Higher prices, fewer chickens seven weeks after lifting of Malaysia export ban


Higher prices have kept some customers away while those who are still going are buying less than before. - ST

SINGAPORE (The Straits Times/Asia News Network): Chicken sellers are seeing their earnings take a hit as higher prices and fewer birds eat into their profits, seven weeks after the ban on chicken imports from Malaysia was lifted.

Chicken sellers that The Straits Times spoke to at markets in Bukit Timah, Ghim Moh and Bedok said earnings have not returned to the level before the ban as the profit margin per bird is the same, but they do not have as many birds to sell as before.

Malaysia had said in October that Singapore would receive about 1.8 million Malaysian broiler chickens a month, half the number the Republic previously imported from across the Causeway before the June 1 ban.

Broiler chickens are larger birds that make up the bulk of what Singapore typically imports from Malaysia.

Minister for Sustainability and the Environment Grace Fu said in Parliament last Tuesday that the supply remains stable. She did not disclose the number of broiler chickens imported from Malaysia since the lifting of the ban.

Chicken sellers said they are not getting as many birds as before and that the higher prices have kept some customers away, while those who are still going to their stores are buying less than before.

Peter Toh, 52, who runs Heng Huat Fresh Chicken at Ghim Moh Market, said: “I make about $1.20 for each kg of chicken I sell, so if I’m selling fewer birds, it means I can’t make as much.”

He said he used to pay $4.50 per kg for the chickens before the ban but is now paying around $6.80 per kg. He has had to adjust his prices from $6 per kg to $8 for the broiler chickens sold at his store.

He said: “Many of the people living around here are elderly. They can’t afford the prices now, and they don’t need to eat so much, so some of them don’t come as often, or they buy very little now. If I raise my price any further, then they might not come at all.”

Chen, who is in her 40s and works at Ah Chuan Poultry Supplies at Bukit Timah Market, said: “Most people already got used to eating less chicken during the ban, and it’s more expensive now, so they buy a lot less.“

Declining to reveal her full name, she added: “It’s hard for us also because the supply of chicken from our distributors is not always stable, so we can’t be sure that we will have enough to sell to make ends meet.”

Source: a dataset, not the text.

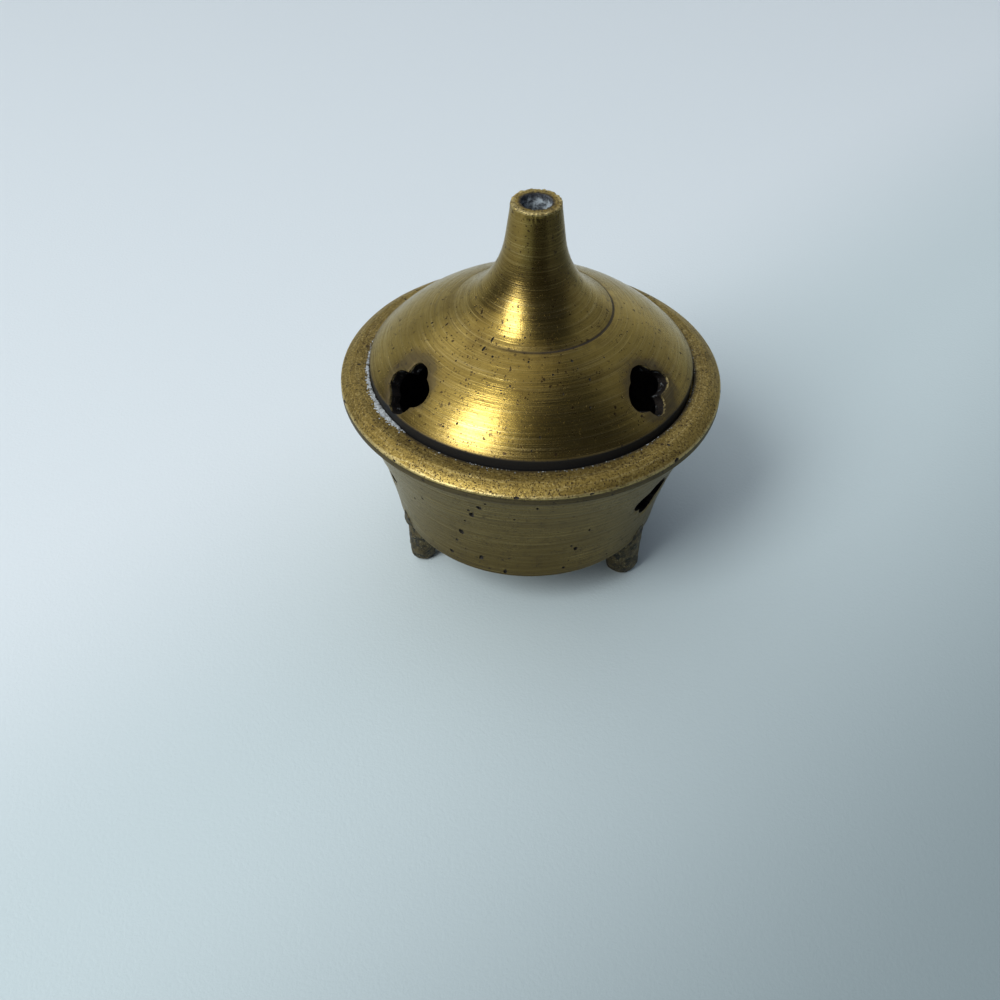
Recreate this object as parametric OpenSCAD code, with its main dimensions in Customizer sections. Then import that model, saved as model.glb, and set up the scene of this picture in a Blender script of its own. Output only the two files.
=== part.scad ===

Tan Chow Yong, 56, who runs a store at Bedok 85 Market, used to order several hundred broiler chickens every day from his suppliers prior to the ban, but now orders only about 70 birds.

“I’ve stopped ordering so much because there are fewer customers buying, and they buy so little. Even if I wanted to order more, I doubt I would be able to get all the birds I want,” he said.

James Sim, head of business development at local chicken importer Kee Song Food, said that to date, the supply of chickens from Malaysia to his firm since the ban lifted has remained unchanged, at around 50 per cent of the previous capacity.

Customers ST spoke to similarly reflected sellers’ concerns.

Elsie Sim, 47, a housewife, said she used to buy a whole broiler chicken when she went to the market. The Toh Tuck resident said: “I come to the market at least three to four times each week. I used to buy one chicken, which had cost around $10 to $12, so that I can cook dinner for my husband and three children. Now, the same chicken is almost $20, so I’ll buy it only on weekends when I’m sure all of my family are eating at home; if not, it’s a waste.”

Others such as retiree Terence Seet, 61, said they are opting for frozen chicken parts as the fresh ones did not offer any substantial difference in flavour or texture despite costing more.

“I just buy some wings or breast meat to cook sesame chicken, so the freshness is not so important to me. I am living by myself, so I don’t cook too much anyway,” said the former mechanic, who lives in Ghim Moh.